Anyways, how to pronounce it?

Image courtesy: Amizhthil Iniyathadi Papa - Tamil learning

You roll the tip of the tongue in a curved manner as deep as possible into your oral cavity and pronounce the nectar by releasing it ( tongue).


You are NOT supposed to touch the tongue at the roof of the mouth in 'ḻ'. Your tongue even when rolled, floats and does not rest on any surface within the oral cavity. The tip of the tongue must be contactless.

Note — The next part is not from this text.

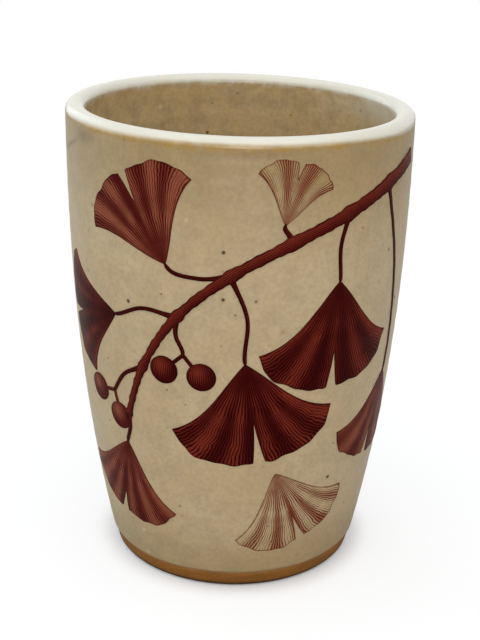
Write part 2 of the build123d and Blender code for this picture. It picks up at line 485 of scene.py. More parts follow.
@dataclass(frozen=True)
class ClayFinish:
    """Bare fired stoneware: warm brown, matt and fine grained, with flat streaks.

    It flashes paler over a span of heights under the glaze line and darkens towards the stand. A
    painted contact shadow darkens it along the foot's outer edge, where it meets the table. The ring
    span is where the underside becomes the edge.
    """

    name: str = "bare_clay"
    body: Colour = srgb(142, 92, 28)
    dark: Colour = srgb(108, 64, 20)
    pale: Colour = srgb(156, 108, 46)
    # Painted contact shadow: the colour of the foot's outer edge where it meets the table.
    painted_contact_shadow: Colour = srgb(44, 28, 12)
    flashed: Colour = srgb(146, 114, 82)
    patches: Cloud = Cloud(0.007, (0.35, 0.70), 0.35, 3.0)
    grain: Cloud = Cloud(0.0007, (0.40, 0.70), 0.40, 3.0)
    streaks: Cloud = Cloud(0.009, (0.36, 0.64), 0.45, 3.0)
    specks: Speck = Speck(0.0024, (0.0001, 0.0003), 0.7, dark)
    streak_squeeze: float = 10.0
    flash: Span = (0.0034, 0.0045)
    flash_share: float = 0.8
    ring: Span = (0.0281, 0.0289)
    low: Span = (0.0, 0.0034)
    low_share: float = 0.2
    low_share_outside: float = 0.5
    # Painted contact shadow: the heights over which it fades up the foot's edge, and its strength.
    edge: Span = (0.0006, 0.0015)
    contact_shadow_share: float = 0.85
    roughness: float = 0.62
    shine: float = 0.25
    relief: float = 0.00008

    def material(self) -> bpy.types.Material:
        """The material of the turned clay.

        Returns:
            The material.
        """
        graph = Graph(bpy.data.materials.new(self.name))
        place = graph.place()
        grain = graph.cut(place, self.grain)
        streaks = graph.cut(graph.flattened(place, self.streak_squeeze), self.streaks)
        colour = graph.clouded(self.body, place, self.patches, self.dark)
        colour = graph.mix(graph.times(grain, self.grain.share), colour, self.pale)
        colour = graph.mix(graph.times(streaks, self.streaks.share), colour, self.dark)
        colour = graph.specked(colour, place, self.specks)
        rise = graph.split(place)["Z"]
        flash = graph.ramp(rise, *self.flash)
        colour = graph.mix(graph.times(flash, self.flash_share), colour, self.flashed)
        outside = graph.ramp(graph.reach(graph.flattened(place, 0.0)), *self.ring)
        low = graph.math("MULTIPLY_ADD", outside, self.low_share_outside, self.low_share)
        colour = graph.mix(graph.times(graph.fall(rise, *self.low), low), colour, self.dark)
        # Painted contact shadow along the foot's outer edge, where it meets the table.
        edge = graph.times(outside, self.contact_shadow_share)
        colour = graph.mix(graph.times(graph.fall(rise, *self.edge), edge), colour, self.painted_contact_shadow)
        graph.dress("Base Color", colour)
        graph.dress("Roughness", self.roughness)
        graph.dress("Specular IOR Level", self.shine)
        graph.bump(graph.math("ADD", grain, streaks), self.relief)
        return graph.owner


class Tone(Enum):
    """How strongly a printed motif is inked."""

    DARK = "print_dark"
    MID = "print_mid"
    PALE = "print_pale"


@dataclass(frozen=True)
class PrintFinish:
    """Fired print colour, cut in fine lines that follow the motif.

    A line pattern runs across the first surface coordinate, one line to a whole number, and
    doubles over a span of the second coordinate. Where the layer `tone` is 0 the lines close up
    to solid ink, and where it is 1 they thin out to hairlines and show the ground. A darker
    outline fades over a span of distances from the motif's edge, which the layer `edge` gives.
    """

    tone: Tone
    ink: Colour
    wash: Colour
    ground: Colour
    open_ground: bool
    doubling: Span = (0.42, 0.62)
    shake: Cloud = Cloud(0.0030, share=1.1)
    blotch: Cloud = Cloud(0.0045, share=0.5, detail=3.0)
    line_softness: float = 0.22
    washed: Span = (0.1, 0.9)
    outline: Span = (0.00012, 0.00042)
    pressure: Cloud = Cloud(0.0040, (0.35, 0.60), 0.5)
    least_pressure: float = 0.4
    wear: Cloud = Cloud(0.0006, (0.55, 0.75), 0.18)
    shine: float = 0.03

    def lines(self, graph: Graph, place: Socket) -> Socket:
        """The line pattern, from 0 to 1: a sine across, which gives way to one twice as fine.

        Args:
            graph: the material that it is for.
            place: where the lines' shake is read.

        Returns:
            The pattern.
        """
        chart = graph.chart()
        shake = graph.times(graph.noise(place, self.shake), self.shake.share)
        phase = graph.math("ADD", chart["X"], shake)
        fine = graph.ramp(chart["Y"], *self.doubling)
        shares = (graph.math("SUBTRACT", 1.0, fine), fine)
        waves = []
        for count, share in zip((1, 2), shares):
            wave = graph.math("SINE", graph.times(phase, count * math.tau))
            waves.append(graph.times(graph.math("MULTIPLY_ADD", wave, 0.5, 0.5), share))
        return graph.math("ADD", *waves)

    def material(self, glaze: GlazeFinish) -> bpy.types.Material:
        """The material of a film in this tone.

        Args:
            glaze: the coat under the film, which an open ground shows.

        Returns:
            The material.
        """
        graph = Graph(bpy.data.materials.new(self.tone.value))
        place = graph.place()
        blotch = graph.times(graph.noise(place, self.blotch), self.blotch.share)
        tone = graph.math("ADD", graph.layer("tone"), blotch)
        tone = graph.math("SUBTRACT", tone, self.blotch.share / 2)
        solid = graph.math("SUBTRACT", 1.0, tone)
        gap = graph.math("SUBTRACT", self.lines(graph, place), solid)
        gap = graph.ramp(gap, -self.line_softness, self.line_softness)
        ground = glaze.colour(graph, place) if self.open_ground else self.ground
        wash = graph.mix(graph.ramp(tone, *self.washed), self.wash, ground)
        colour = graph.mix(gap, self.ink, wash)
        pressure = graph.cut(place, self.pressure)
        pressure = graph.math("MULTIPLY_ADD", pressure, self.pressure.share, self.least_pressure)
        rim = graph.times(graph.fall(graph.layer("edge"), *self.outline), pressure)
        colour = graph.clouded(graph.mix(rim, colour, self.ink), place, self.wear, self.wash)
        graph.dress("Base Color", colour)
        graph.dress("Specular IOR Level", self.shine)
        glaze.gloss(graph, place)
        return graph.owner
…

The video below presents a good audio on ''pronunciation:

(4) Letter without special marking

 What about having letters that neither have a dot or line below it? Then, you take it as a dental sound. Your tongue must touch the teeth whenever you pronounce these letters. Dental sounds are those which are produced from the vibrations arising from contact between the tongue and teeth.

(i) இலை ( leaf )


The 'la' here is done with tongue in contact with your teeth

(ii)  நேரம் ( time )

The 'na' here is done with tongue in contact with your teeth 

(iii)  இரத்தம் ( blood )


The 'ra' here is done with tongue in contact with your teeth


Promoting ISO standard

Promoting the ISO script will help people from other ethnicities to venture into the language. A language is rooted in its sound usage. The script is a guide. If we provide a feasible script, it will attract myriads to learn Tamizh. Sharmalan has very well hit the bullseye with his explanation.

Now try using the ISO script to read the verse below:

அகர முதல எழுத்தெல்லாம் ஆதி 
பகவன் முதற்றே உலகு

akara mutala eḻuttellām āti
pakava mutaṟṟē ulaku

You can also very well learn the pronunciation of Tami words with google translate - which accommodates the ISO standard.